Our God is faithful! Looking up at the sky tonight, it seems to be more beautiful than ever. The stars spaced to beautiful shines so brilliant. They twinkled and seemed to sing, saying, "We're beautiful to draw your eyes to us, gaze into the heavens and be glad!" The Lord gave us a sky that is beautiful. Look at the sky and get lost in it's beauty, it's physical beauty, and the beauty of the Lord that it conceals.  


Friday, October 14, 2011

Costly Sacrifice


Then his master shall bring him to God, and he shall bring him to the door or the doorpost. And his master shall bore his ear through with an awl, and he shall be his slave forever. 
Exodus 21:6

I, Olivia Barrett, have been nailed to the doorpost of heaven, and am now a bondservant of my Master, Christ Jesus. I now and for eternity devote my life—time, talents, and treasures to the furthering of the kingdom and to the pleasing of my Lord, not of man. (Galatians 1:10)

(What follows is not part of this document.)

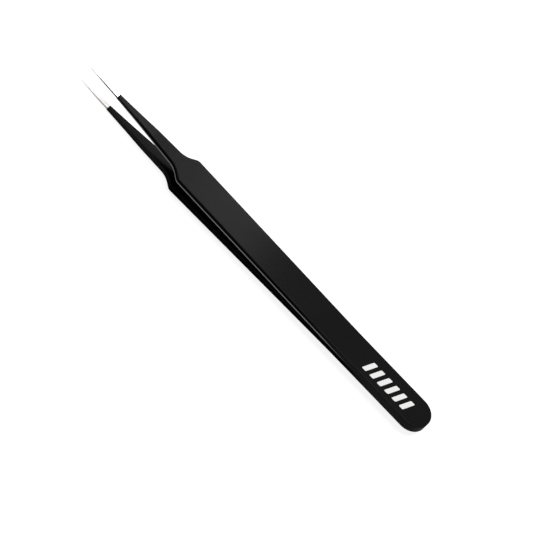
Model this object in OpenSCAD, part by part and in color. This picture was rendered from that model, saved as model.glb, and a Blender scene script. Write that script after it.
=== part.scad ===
/* [Overall sizes] */
// Length over everything, from the rounded rear end to the points
overall_length = 118; // [112:0.5:122]
// Width of each steel arm along the grip
arm_width = 9; // [8.4:0.1:9.6]
// Thickness of the spring steel strip
strip_thickness = 1.2; // [1:0.05:1.3]
// Width of the small flat across the middle of the rounded rear end
end_flat = 0.4; // [0.2:0.1:1]

/* [Coating] */
// Thickness of the anti-static coating on each face
coat_thickness = 0.12; // [0.08:0.01:0.14]
// Radius of the coating on its outer edges
coat_edge_r = 0.3; // [0.2:0.05:0.35]
// Length of the bare tips ahead of the coating
bare_length = 9.6; // [8.6:0.1:11]

/* [Spring shape of the arms] */
// Distance from the rear end at which the arms start to part
part_from = 23.5; // [21:0.5:26]
// Length of the gentle bend that parts them
part_bend = 9; // [6:0.5:12]
// Clear height between the steel faces at the shoulders
shoulder_gap = 2.56; // [2.5:0.02:2.7]
// How far behind the shoulders the arms start to flare more steeply
flare_lead = 2.4; // [1.5:0.1:4]
// Length of that second bend
flare_bend = 6; // [4:0.5:7]
// Clear height between the steel faces where the coating stops
coat_end_gap = 4.64; // [4.6:0.01:4.7]
// Clear height between the points at rest
tip_gap = 5.2; // [5:0.02:5.24]

/* [Shoulders and tips] */
// Length from the shoulders, where the full width ends, to the points
nose_length = 34.1; // [33:0.1:35.5]
// Slope of the shoulders from the length of the arm
shoulder_angle = 40; // [36:1:44]
// Radius of the outer corner of each shoulder
shoulder_r = 1.6; // [1:0.1:2]
// Radius of the hollow where each shoulder runs into the neck
hollow_r = 5.5; // [4:0.25:6.5]
// Length from the shoulders to the root of the neck
shoulder_length = 4.7; // [4.3:0.1:5.2]
// Width of the neck at its root
neck_root_width = 3.84; // [3.6:0.04:4.2]
// Length of the last straight taper of the neck, up to the points
taper_length = 17.4; // [16:0.2:19]
// Width of the neck where that taper starts
taper_width = 2.04; // [1.9:0.02:2.3]
// Width of each point at its end
point_width = 0.1; // [0.06:0.02:0.2]
// Length over which the strip is ground thinner, up to the points
ground_length = 22; // [19:0.5:25]
// Thickness of the steel where the coating stops
tip_root_thickness = 0.6; // [0.56:0.02:0.7]
// Thickness of each point at its end
point_thickness = 0.1; // [0.06:0.02:0.16]

/* [Rear joint] */
// Diameter of each spot weld
weld_d = 3; // [2:0.1:4]
// Height of each spot weld across the joint
weld_height = 0.9; // [0.6:0.05:1.2]
// Distance from the rear end to the first spot weld
rear_weld_at = 7.5; // [6:0.25:9]
// Distance between the two spot welds
weld_spacing = 9; // [7:0.25:11]
// Distance from the rear end to the line about which the sprung arms turn
spring_line_at = 60; // [59:0.5:61]
// Running gap between the fixed and the sprung lengths of an arm
spring_clearance = 0.08; // [0.08:0.01:0.12]

/* [Hidden] */
$fn = 96;
rear_x = overall_length / 2;
half_width = arm_width / 2;
coat_half_width = half_width + coat_thickness;
round_centre = coat_half_width - end_flat / 2;
coat_half_height = strip_thickness + coat_thickness;
// The coating's edges never cut through to the sharp corners of the steel under them
edge_r = min(coat_edge_r, 3.2 * coat_thickness);
arc_steps = 8;
corner_steps = 4;
clear_box = 2 * overall_length;

// Distances from the rear end
coat_end = overall_length - bare_length;
shoulder_at = overall_length - nose_length;
flare_from = shoulder_at - flare_lead;
neck_root_at = shoulder_at + shoulder_length;
taper_from = overall_length - taper_length;
thin_from = overall_length - ground_length;

// Slopes of the three straight lengths of an arm, as rise over run
first_slope = shoulder_gap / 2 / (shoulder_at - part_from - part_bend / 2);
first_rise = first_slope * (coat_end - part_from - part_bend / 2);
flare_slope = (coat_end_gap / 2 - first_rise) / (coat_end - flare_from - flare_bend / 2);
tip_slope = (tip_gap - coat_end_gap) / 2 / (overall_length - coat_end) - first_slope - flare_slope;

function rail_x(s) = rear_x - s;
function bend(d, w) = d <= 0 ? 0 : d < w ? d * d / (2 * w) : d - w / 2;

// Height of the inner and outer steel faces above the middle plane, at a distance from the rear end
function inner_z(s) = first_slope * bend(s - part_from, part_bend)
    + flare_slope * bend(s - flare_from, flare_bend)
    + tip_slope * max(0, s - coat_end);
function steel_thickness(s) = lookup(s, [
    [thin_from, strip_thickness],
    [coat_end, tip_root_thickness],
    [overall_length, point_thickness]]);
function outer_z(s) = inner_z(s) + steel_thickness(s);

// Points of a rounded corner between two directions, given where the straight lines would meet
function corner(p, from, to, r) =
    let (side = sign(to - from),
        run = r * tan(abs(to - from) / 2),
        start = p - run * [cos(from), sin(from)],
        centre = start + side * r * [-sin(from), cos(from)])
    [for (i = [0:arc_steps])
        let (a = from + (to - from) * i / arc_steps)
        centre - side * r * [-sin(a), cos(a)]];

// Plan of one edge of an arm, as distance from the rear end and half width
neck_slope = (neck_root_width - taper_width) / 2 / (taper_from - neck_root_at);
shoulder_slope = tan(shoulder_angle);
hollow_at = (half_width - neck_root_width / 2 + shoulder_slope * shoulder_at
    - neck_slope * neck_root_at) / (shoulder_slope - neck_slope);
hollow_half = half_width - shoulder_slope * (hollow_at - shoulder_at);
edge = concat(
    [[round_centre, half_width]],
    corner([shoulder_at, half_width], 0, -shoulder_angle, shoulder_r),
    corner([hollow_at, hollow_half], -shoulder_angle, -atan(neck_slope), hollow_r),
    [[taper_from, taper_width / 2], [overall_length, point_width / 2]]);

function steel_half(s) = lookup(s, edge);
function edge_slope(s) = (steel_half(s + 0.1) - steel_half(s - 0.1)) / 0.2;
function coat_half(s) = steel_half(s) + coat_thickness * sqrt(1 + pow(edge_slope(s), 2));

// Where the straight and bent lengths of an arm begin and end
bend_steps = 6;
levels = concat(
    [0],
    [for (i = [0:bend_steps]) part_from + part_bend * i / bend_steps],
    [for (i = [0:bend_steps]) flare_from + flare_bend * i / bend_steps],
    [thin_from, coat_end, overall_length]);

// Distance from the rear end at which the coated inner faces come apart
seam_open = part_from + part_bend / 2 + coat_thickness / first_slope;

// Stations at which the shape of an arm changes, in order and at least a little apart
function sorted(a) = len(a) < 2 ? a :
    let (p = a[floor(len(a) / 2)])
    concat(sorted([for (x = a) if (x < p) x]), [p], sorted([for (x = a) if (x > p) x]));
changes = sorted(concat([for (p = edge) p[0]], levels, [seam_open]));
function stations(from, to) = let (apart = 0.02)
    concat([from],
        [for (i = [1:len(changes) - 1])
            if (changes[i] > from + apart && changes[i] < to - apart
                && changes[i] - changes[i - 1] > apart) changes[i]],
        [to]);

sleeve_end = spring_line_at - spring_clearance / 2;
limb_start = spring_line_at + spring_clearance / 2;

// Flat plan of one arm, upright through the whole height
module plan_block() {
    translate([0, 0, -rear_x])
        linear_extrude(height = overall_length)
            union() {
                for (y = [-end_flat / 2, end_flat / 2])
                    translate([rail_x(round_centre), y])
                        circle(r = half_width - end_flat / 2);
                translate([rail_x(round_centre), -end_flat / 2])
                    square([half_width - end_flat / 2, end_flat]);
                polygon(concat(
                    [for (p = edge) [rail_x(p[0]), p[1]]],
                    [for (i = [len(edge) - 1:-1:0]) [rail_x(edge[i][0]), -edge[i][1]]]));
            }
}

// Side view given as points, drawn out across the width
module side_block(points) {
    rotate([90, 0, 0])
        linear_extrude(height = 2 * arm_width, center = true)
            polygon(points);
}

// Steel strip cut to its plan and bent to its side view
module strip() {
    intersection() {
        plan_block();
        side_block(concat(
            [for (s = levels) [rail_x(s), inner_z(s)]],
            [for (i = [len(levels) - 1:-1:0]) [rail_x(levels[i]), outer_z(levels[i])]]));
    }
}

module spot_weld(s) {
    translate([rail_x(s), 0, -weld_height / 2])
        cylinder(d = weld_d, h = weld_height);
}

module half_space(s, rearward) {
    translate([rail_x(s) + (rearward ? 0 : -clear_box), -clear_box / 2, -clear_box / 2])
        cube([clear_box, clear_box, clear_box]);
}

module tail_steel() {
    difference() {
        intersection() {
            strip();
            half_space(sleeve_end, true);
        }
        spot_weld(rear_weld_at);
        spot_weld(rear_weld_at + weld_spacing);
    }
}

module arm_steel() {
    intersection() {
        strip();
        half_space(limb_start, false);
    }
}

// Rectangle with rounded corners, given its half width, the heights of its faces and its two radii
function ring(half, low, high, r_low, r_high) =
    let (mid = [
            [half - r_high, high - r_high, r_high], [r_high - half, high - r_high, r_high],
            [r_low - half, low + r_low, r_low], [half - r_low, low + r_low, r_low]])
    [for (c = [0:3], i = [0:corner_steps])
        let (turn = 90 * (c + i / corner_steps))
        [mid[c][0], mid[c][1]] + mid[c][2] * [cos(turn), sin(turn)]];

// Radius of the inner edges: the coating fills the seam behind the place where the arms part
function inner_edge_r(s) = lookup(s, [
    [part_from, edge_r / 12],
    [seam_open, edge_r]]);

// Cross section of the coating on one arm
function section(s) = [
    for (q = ring(coat_half(s), max(inner_z(s) - coat_thickness, 0), outer_z(s) + coat_thickness,
            inner_edge_r(s), edge_r))
        [rail_x(s), q[0], q[1]]];

// Smooth shell through the cross sections between two distances from the rear end
module coat_shell(from, to) {
    at = stations(from, to);
    n = 4 * (corner_steps + 1);
    last = len(at) - 1;
    polyhedron(
        points = [for (s = at, p = section(s)) p],
        faces = concat(
            [[for (i = [0:n - 1]) n - 1 - i]],
            [for (k = [0:last - 1], i = [0:n - 1])
                [k * n + i, k * n + (i + 1) % n, (k + 1) * n + (i + 1) % n]],
            [for (k = [0:last - 1], i = [0:n - 1])
                [k * n + i, (k + 1) * n + (i + 1) % n, (k + 1) * n + i]],
            [[for (i = [0:n - 1]) last * n + i]]));
}

module end_profile() {
    polygon(ring(coat_half_width, -coat_half_height, coat_half_height, edge_r, edge_r));
}

// Outer half of that profile, moved in by the small flat
module end_half_profile() {
    intersection() {
        translate([-end_flat / 2, 0])
            end_profile();
        translate([0, -clear_box / 2])
            square([clear_box, clear_box]);
    }
}

// Closed rear end of the coating: two quarter rounds, the flat between them and a straight length
module closed_end() {
    for (turn = [0, -90])
        translate([rail_x(round_centre), turn < 0 ? -end_flat / 2 : end_flat / 2, 0])
            rotate([0, 0, turn])
                rotate_extrude(angle = 90)
                    end_half_profile();
    translate([rail_x(round_centre), end_flat / 2, 0])
        rotate([90, 0, 0])
            linear_extrude(height = end_flat)
                end_half_profile();
    translate([rail_x(part_from), 0, 0])
        rotate([90, 0, 90])
            linear_extrude(height = part_from - round_centre)
                end_profile();
}

module upper_tail() {
    color([0.62, 0.63, 0.65])
        tail_steel();
}

module lower_tail() {
    color([0.62, 0.63, 0.65])
        mirror([0, 0, 1])
            tail_steel();
}

module rear_weld() {
    color([0.5, 0.48, 0.46])
        spot_weld(rear_weld_at);
}

module front_weld() {
    color([0.5, 0.48, 0.46])
        spot_weld(rear_weld_at + weld_spacing);
}

module rear_coating() {
    color([0.07, 0.07, 0.075])
        difference() {
            union() {
                closed_end();
                coat_shell(part_from, sleeve_end);
                mirror([0, 0, 1])
                    coat_shell(part_from, sleeve_end);
            }
            strip();
            mirror([0, 0, 1])
                strip();
        }
}

module arm_coating() {
    difference() {
        coat_shell(limb_start, coat_end);
        strip();
    }
}

module upper_arm() {
    color([0.75, 0.76, 0.78])
        arm_steel();
}

module lower_arm() {
    color([0.75, 0.76, 0.78])
        mirror([0, 0, 1])
            arm_steel();
}

module upper_coating() {
    color([0.07, 0.07, 0.075])
        arm_coating();
}

module lower_coating() {
    color([0.07, 0.07, 0.075])
        mirror([0, 0, 1])
            arm_coating();
}

upper_tail();
lower_tail();
rear_weld();
front_weld();
rear_coating();
upper_arm();
upper_coating();
lower_arm();
lower_coating();
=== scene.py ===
"""Anti-static tweezers: the looks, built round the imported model."""

import math
from collections import namedtuple

import bpy
from mathutils import Matrix, Vector


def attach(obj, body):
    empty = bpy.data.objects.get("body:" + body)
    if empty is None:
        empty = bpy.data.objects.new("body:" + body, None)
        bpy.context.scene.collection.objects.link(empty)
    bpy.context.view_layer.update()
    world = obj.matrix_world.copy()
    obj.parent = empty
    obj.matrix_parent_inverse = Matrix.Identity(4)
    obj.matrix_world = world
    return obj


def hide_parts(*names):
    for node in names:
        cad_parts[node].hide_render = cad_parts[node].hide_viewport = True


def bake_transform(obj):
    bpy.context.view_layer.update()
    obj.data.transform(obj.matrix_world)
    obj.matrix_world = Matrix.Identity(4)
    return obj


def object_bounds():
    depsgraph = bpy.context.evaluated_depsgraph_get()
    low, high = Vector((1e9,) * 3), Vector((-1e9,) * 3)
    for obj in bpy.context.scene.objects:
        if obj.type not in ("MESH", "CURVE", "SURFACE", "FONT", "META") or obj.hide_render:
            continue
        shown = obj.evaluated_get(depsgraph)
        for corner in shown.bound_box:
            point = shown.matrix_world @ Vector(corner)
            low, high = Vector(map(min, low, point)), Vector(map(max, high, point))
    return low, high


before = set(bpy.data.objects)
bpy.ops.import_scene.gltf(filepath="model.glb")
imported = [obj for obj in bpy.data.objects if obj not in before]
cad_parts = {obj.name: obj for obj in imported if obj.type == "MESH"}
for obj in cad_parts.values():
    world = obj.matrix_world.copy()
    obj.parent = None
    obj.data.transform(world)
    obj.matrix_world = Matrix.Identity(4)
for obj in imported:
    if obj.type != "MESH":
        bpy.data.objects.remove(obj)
cad_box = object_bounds()

MM = 0.001

# Sizes of the real tool in millimetres, the same as in the part's source
LENGTH = 118.0
ARM_WIDTH = 9.0
STRIP = 1.2
COAT = 0.12
EDGE_R = 0.3
PART_FROM = 23.5
PART_BEND = 9.0
SHOULDER_GAP = 2.56
COAT_END_GAP = 4.64
TIP_GAP = 5.2
COAT_END = LENGTH - 9.6
SHOULDER = LENGTH - 34.1
FLARE_FROM = SHOULDER - 2.4
FLARE_BEND = 6.0
NECK_ROOT = SHOULDER + 4.7
NECK_ROOT_WIDTH = 3.84
TAPER_FROM = LENGTH - 17.4
TAPER_WIDTH = 2.04
THIN_FROM = LENGTH - 22.0
TIP_ROOT = 0.6
POINT = 0.1
SHOULDER_ANGLE = 40.0
SHOULDER_R = 1.6
HOLLOW_R = 5.5
END_FLAT = 0.4

REAR_X = LENGTH / 2
HALF = ARM_WIDTH / 2
ROUND_CENTRE = COAT + HALF - END_FLAT / 2

# The bare tips keep this much thickness and width until they run down to the points
POINT_FROM = LENGTH - 6.0
POINT_ROOT = 0.52
POINT_ROOT_WIDTH = 0.88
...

I have only just begun this journey, but so far, I have been radically rocked for Jesus. The journey began three months ago when I moved to Montana, U.S.A. to attend a missionary training school called Potters Field Ranch. At this school I learned what it looked like to live as a bondservant, and decided that it was what I wanted for myself.

I now live in Uganda, Africa and am in the full swing of serving the Lord with everything I have inside of me. I, along with the six other members of my team will be living here for six months. Afterwards I will be pleased to go and do whatever it may be that the Lord has for me. This blog is where I will be recording lessons and insights learned and discovered by the team and myself.

Today I learned an important lesson about servant-hood; I feel that it is important that I share this lesson first and foremost. In the book of Habakkuk we’re told to write down the things the Lord gives us so that we may always run back to them when we would rather run away; then we continue to run with the words of the Lord. (Habakkuk 2:2) So, the verse the Lord gave me today was 1 Chronicles 21:24.

But King David said to Ornan, “No, but I will buy them for the full price. I will not take for the Lord what is yours, nor offer burnt offering that cost me nothing.”

We are so far from home, in a lifestyle that is so different than what we are used to. Eating foods we’ve never had, washing all of our laundry by hand, praying the electricity and water last throughout the week, traveling mostly by foot, having to communicate with people who don’t speak the same language as us, and on goes the list. From time to time I find my mind wandering towards ways I could have served the Lord in a more comfortable fashion…and then this verse comes to mind.

Look at God, our perfect example. He gave everything—His one and only Son, to take the sins and save us, an ungrateful and undeserving people. In comparison the Lord has simply asked us to say goodbye to our families, and our comforts of life in the U.S. for a time while we travel to the ends of the earth.
I heard someone once say, “Missionaries are stepping stones to Christ”, I agree. Now the question is, as a missionary, am I willing to be stepped on? Am I willing to put my own comfort aside and give a costly sacrifice to help others? It is so easy to give something as long as the sacrifice is measured, as long as it doesn’t hurt too much, but that’s not true love—that’s not true servant-hood.
If I truly am nailed to the doorpost of heaven I should be willing, and even desiring, to go to the ends of the earth; past all comfort and familiarity to serve my Master. I will give my life to the Lord, I will not offer as much as is easy to let go of. He will have all of me, even when I kick and scream and want to hold tight to parts of myself. I will offer my life as a sacrifice.